The Applicant’s funds established and maintained in accordance with s29A of the ITA exposed to the property portfolio were:

  • the untaxed policyholder fund;
  • the individual policyholder fund;
  • the risk policy fund; and
  • the company policyholder fund.

The Applicant and the First Co-Applicant proposed to transfer a portion of their undivided interests in the property portfolio and Property X respectively to the Second Co-Applicant. The proposed transaction steps were as follows: 

  •  The Applicant would dispose of a portion of its undivided interest in the property portfolio, which included associated letting enterprises, to the Second Co-Applicant in exchange for units in the Second Co-Applicant (the REIT).
  • As the Applicant and Second Co-Applicant would become co-owners of the property portfolio they would, in instances where they own a 100% undivided interest in properties, create a separate unincorporated joint venture for purposes of conducting the letting enterprises of the property portfolio.
  •  The First Co-Applicant would dispose of a portion of its undivided interest in Property X, including the associated letting enterprise, to the Second Co-Applicant in exchange for units in the Second Co-Applicant.
  • As the Second Co-Applicant would become a co-owner of Property X, the Second Co-Applicant would be integrated into the pre-existing unincorporated joint venture for purposes of conducting the letting enterprise of Property X.
  • The units in the Second Co-Applicant would be proportionally allocated by the Applicant to the relevant funds in accordance with s29A of the ITA.

The First Co-Applicant had not claimed any of the allowances referred to in s25BB(4) of the ITA prior to the proposed transfer of a portion of its undivided interest in Property X to the Second Co-Applicant.

SARS issued the following ruling in connection with the proposed transaction: 

  •  The disposal of the portion of the undivided interest in the property portfolio (including the rights attaching to the property portfolio and the letting enterprises) by the Applicant to the Second Co-Applicant will qualify as an “asset-for-share transaction” as defined in paragraph (a) of that definition in s42(1) of the ITA. However, s42 will not apply insofar as it relates to the untaxed policyholder fund.
  • Insofar as the disposal of the portion of the undivided interest in the property portfolio relates to the untaxed policyholder fund, the Second Co-Applicant will obtain a base cost for the relevant portion of the undivided interest in the property portfolio (including the relevant portion of the rights attaching to the property portfolio and the letting enterprises) equal to the market value of the Second Co-Applicant’s units issued to the Applicant immediately after acquiring the portion of the undivided interest in the property portfolio.
  •  Insofar as the disposal of the portion of the undivided interest in the property portfolio relates to the untaxed policyholder fund, the Applicant will obtain a base cost for the units acquired in the Second Co-Applicant equal to the market value of the relevant portion of the undivided interest in the property portfolio (including the relevant portion of the rights attaching to the property portfolio and the letting enterprises) disposed of.
  •  The Second Co-Applicant will not be liable for transfer duty as s9(1)(l)(i) of the TDA (which exempts a company acquiring property in terms of an asset-for-share transaction in terms of s42 of the ITA from transfer duty) will apply to the acquisition of the portion of the undivided interest of the Applicant in the property portfolio.
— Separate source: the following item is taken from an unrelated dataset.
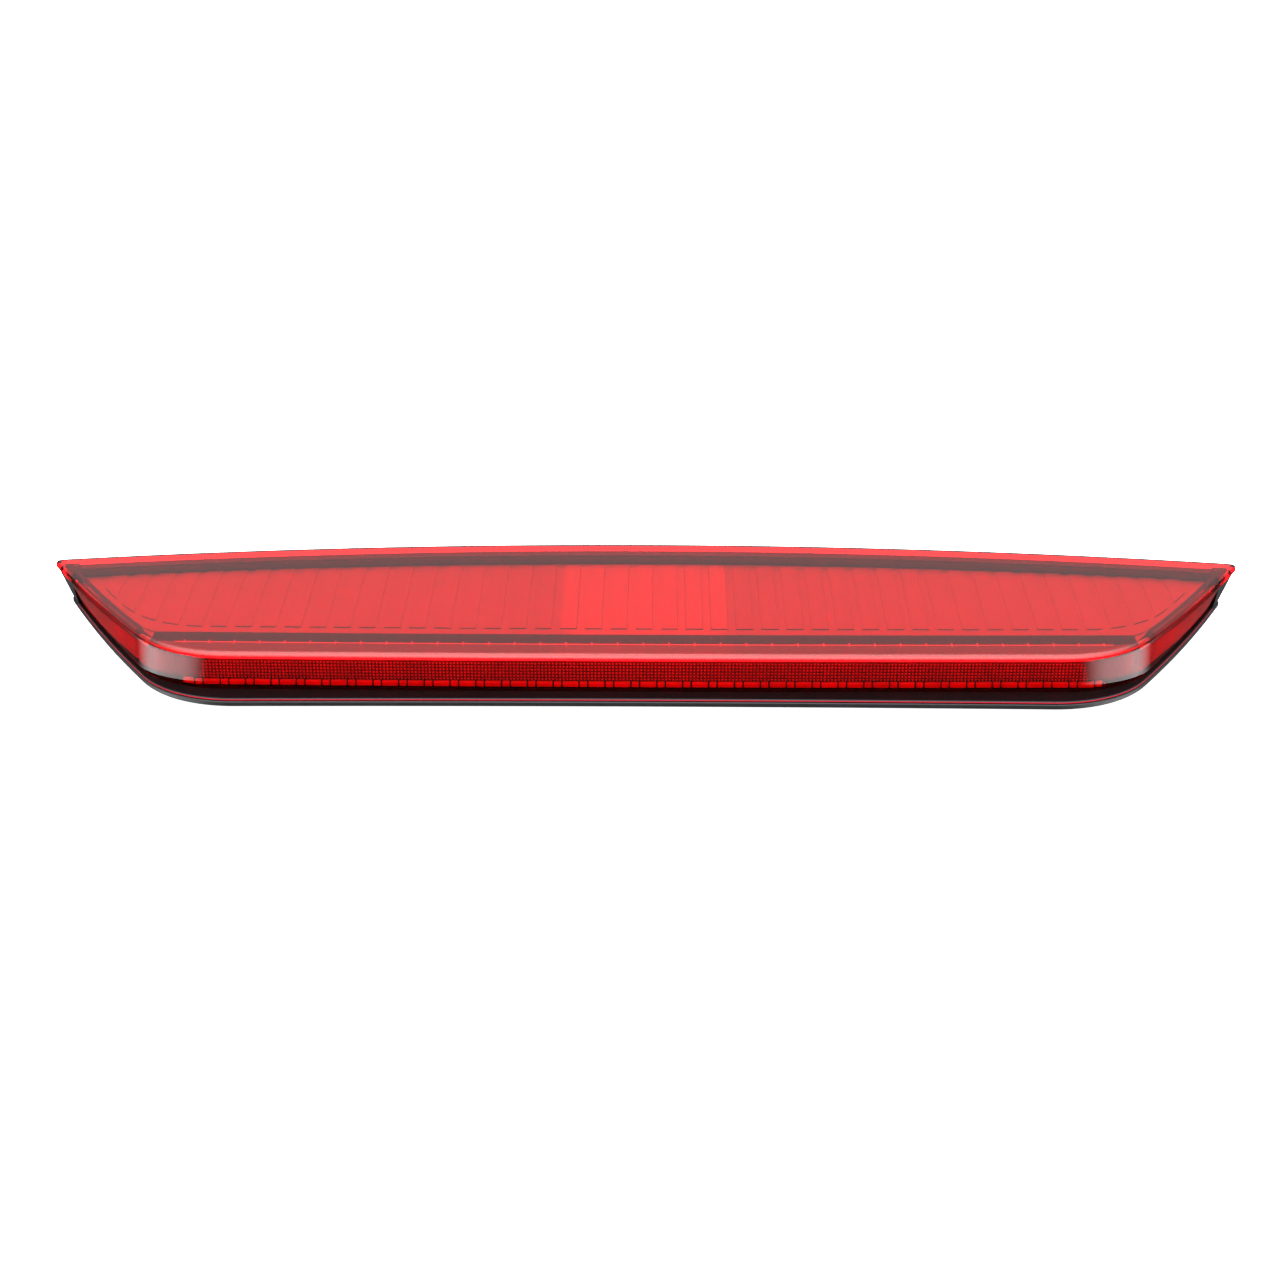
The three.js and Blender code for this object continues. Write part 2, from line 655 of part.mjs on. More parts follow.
function studGeometry() {
  const { headR, headTop, headBottom, shankR, tip } = STUD;
  return turned([
    [0, tip],
    [shankR - 0.9, tip],
    [shankR, tip + 1],
    [shankR, headBottom],
    [headR, headBottom],
    [headR, headTop - 0.4],
    [headR - 0.4, headTop],
    [0, headTop],
  ]);
}

function addStuds() {
  const shape = studGeometry();
  for (const [name, x, y] of STUD_PLACES) {
    addPart(name, shape, finishes.steel).position.set(x, y, 0);
  }
}

// ---- connector and vent ----

function connectorSocket() {
  const { width, depth, bottom, top, wall, web, flangeWidth, flangeDepth, flangeTop } = SOCKET;
  const shroud = box(width, depth, bottom, top + 0.1);
  const flange = box(flangeWidth, flangeDepth, top, flangeTop);
  const neck = box(SOCKET.neckWidth, SOCKET.neckDepth, flangeTop - 0.5, SOCKET.neckTop);
  const latchFoot = depth / 2 - 0.5;
  const latchTop = bottom + 5;
  const latchSection = [[latchFoot, bottom + 2], [depth / 2 + 1.6, latchTop], [latchFoot, latchTop]];
  const latchRamp = profileAlongX(latchSection, 6);
  const hollow = box(width - 2 * wall, depth - 2 * wall, bottom - 1, top - web);
  const keyway = box(3, wall + 2, bottom - 1, top - web - 2, -5, -depth / 2 + wall / 2);
  const slots = [-1, 1].map((side) => {
    const slot = box(BLADE.width + 2 * GAP, BLADE.thick + 2 * GAP, bottom, SOCKET.neckTop + 1);
    return slot.translate(side * BLADE.spacing / 2, 0, 0);
  });
  return carve([shroud, flange, neck, latchRamp], [hollow, keyway, ...slots]).translate(0, SOCKET.y, 0);
}

function terminalBlade() {
  const { width, thick, bottom, top } = BLADE;
  return profileAlongX([
    [-thick * 0.2, bottom],
    [thick * 0.2, bottom],
    [thick / 2, bottom + 1],
    [thick / 2, top],
    [-thick / 2, top],
    [-thick / 2, bottom + 1],
  ], width);
}

function connectorSeal() {
  const { flangeWidth, flangeDepth, flangeTop, neckWidth, neckDepth } = SOCKET;
  const bottom = flangeTop + 0.1;
  const top = RIM_BOTTOM - 0.12;
  const ring = box(flangeWidth - 2, flangeDepth - 2, bottom, top);
  const hole = box(neckWidth + 3, neckDepth + 3, bottom - 1, top + 1);
  return carve([ring], [hole]).translate(0, SOCKET.y, 0);
}

function ventCap() {
  const top = RIM_BOTTOM - crownAt(VENT.x) - 0.15;
  const cap = turned([
    [0, top - VENT.height],
    [VENT.radius - 0.8, top - VENT.height],
    [VENT.radius, top - VENT.height + 0.8],
    [VENT.radius, top],
    [0, top],
  ]);
  const pocket = disc(VENT.radius - 1.4, top - 1, top + 1, 0, 0);
  const slots = [0, 1, 2].map((i) => {
    const slot = box(2 * VENT.radius + 2, 1.1, top - 0.9, top - 0.3);
    return slot.rotateZ(i * Math.PI / 3);
  });
  return carve([cap], [pocket, ...slots]);
}

function ventMembrane() {
  const top = RIM_BOTTOM - crownAt(VENT.x) - 0.15;
  return disc(VENT.radius - 1.8, top - 0.8, top - 0.2, 0, 0);
}

// ---- assembly ----

addPart('outer_lens', outerLens(), finishes.redLens);
addPart('housing', housing(), finishes.blackHousing);
addPart('rim_seal', rimSeal(), finishes.sealant);
addPart('rear_seal', rearSeal(), finishes.sealant);
addPart('mounting_gasket', mountingGasket(), finishes.foam);
addPart('reflector', reflector(), finishes.metallised);
addPart('light_shield', lightShield(), finishes.blackShield);
addPart('optic_bar', opticBar(), finishes.clearOptic);
addPart('led_board', ledBoard(), finishes.circuitBoard);
addLeds();
addBoardParts();
addScrews();
addStuds();
addPart('connector_socket', connectorSocket(), finishes.blackHousing);
addPart('connector_seal', connectorSeal(), finishes.silicone);
addPart('terminal_ground', terminalBlade(), finishes.brass).position.set(-BLADE.spacing / 2, SOCKET.y, 0);
addPart('terminal_feed', terminalBlade(), finishes.brass).position.set(BLADE.spacing / 2, SOCKET.y, 0);
addPart('vent_cap', ventCap(), finishes.blackHousing).position.set(VENT.x, VENT.y, 0);
addPart('vent_membrane', ventMembrane(), finishes.membrane).position.set(VENT.x, VENT.y, 0);

export default lamp;
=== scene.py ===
# High-mount third brake light: fine meshes, finishes, camera and soft studio light.
import bpy
import bmesh
import json
import math
from mathutils import Vector, Matrix


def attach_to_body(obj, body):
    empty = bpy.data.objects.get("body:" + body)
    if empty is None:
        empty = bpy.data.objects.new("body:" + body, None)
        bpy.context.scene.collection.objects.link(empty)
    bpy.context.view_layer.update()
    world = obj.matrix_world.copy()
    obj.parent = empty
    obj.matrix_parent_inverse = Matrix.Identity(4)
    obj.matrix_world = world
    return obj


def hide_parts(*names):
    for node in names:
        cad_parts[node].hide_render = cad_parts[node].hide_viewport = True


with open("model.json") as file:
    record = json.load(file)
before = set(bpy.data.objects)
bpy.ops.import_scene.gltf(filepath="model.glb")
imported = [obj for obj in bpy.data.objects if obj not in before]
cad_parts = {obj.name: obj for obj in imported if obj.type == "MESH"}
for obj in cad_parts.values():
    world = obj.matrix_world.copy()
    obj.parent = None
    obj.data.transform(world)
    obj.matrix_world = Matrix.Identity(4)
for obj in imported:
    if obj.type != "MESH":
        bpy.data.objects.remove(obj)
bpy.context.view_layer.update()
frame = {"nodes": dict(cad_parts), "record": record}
mm = 0.001

# The shared shape of the lamp: a crown along X, and plan outlines of five arcs.
crown = {"drop": 5, "span": 200}  # mm the lamp falls away by, at this distance from the middle
lensPlan = {
    "frontY": -39.7, "frontR": 1725, "sideX": 178.8, "sideY": 5.6, "sideDeg": 34.1, "sideR": 530,
    "backY": 44.8, "backR": 6530, "cornerR": 42, "tipR": 0.7,
}
footPlan = {
    "frontY": -39.8, "frontR": 1800, "sideX": 174.7, "sideY": 2.45, "sideDeg": 30.6, "sideR": 600,
    "backY": 43.2, "backR": 6530, "cornerR": 40, "tipR": 0.8,
}
rimPlan = {
    "frontY": -44.85, "frontR": 2700, "sideX": 175.6, "sideY": 1.95, "sideDeg": 30.6, "sideR": 600,
    "backY": 43.6, "backR": 6530, "cornerR": 40, "tipR": 1.2,
}
overhang = 3.9  # mm of lens plate behind the housing's rear wall
rearShelf = footPlan["backY"] + overhang - lensPlan["backY"]  # housing rim behind that wall
stack = {
    "rimBottom": 3, "rimTop": 4.7, "flangeBottom": 4.95, "flangeTop": 5.8,
    "plateBottom": 15.8, "plateTop": 18, "ledgeBottom": 13.9, "ledgeTop": 15.3,
}
cell = {"pitch": 8.08, "count": 37}
arrayHalf = cell["pitch"] * cell["count"] / 2


def crownAt(x):
    return crown["drop"] * (x / crown["span"]) ** 2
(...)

However, the public officer of the Second Co-Applicant must make a sworn affidavit or solemn affirmation confirming that the transaction complies with the section.
  • The disposal of the portion of the undivided interest in Property X (including the rights attaching to the property and the associated letting enterprise) by the First Co-Applicant to the Second Co-Applicant will qualify as an “asset-for-share transaction” as defined in paragraph (a) of the definition of “asset-for-share transaction” in s42(1) of the ITA.
  • The Second Co-Applicant will not be liable for transfer duty as s9(1)(l)(i) of the TDA will apply to the acquisition of the portion of the undivided interest of the First Co-Applicant in Property X. However, the public officer of the Second Co-Applicant must make a sworn affidavit or solemn affirmation confirming that the transaction complies with the section.

BPR 270 is valid for a period of two years from 29 March 2017.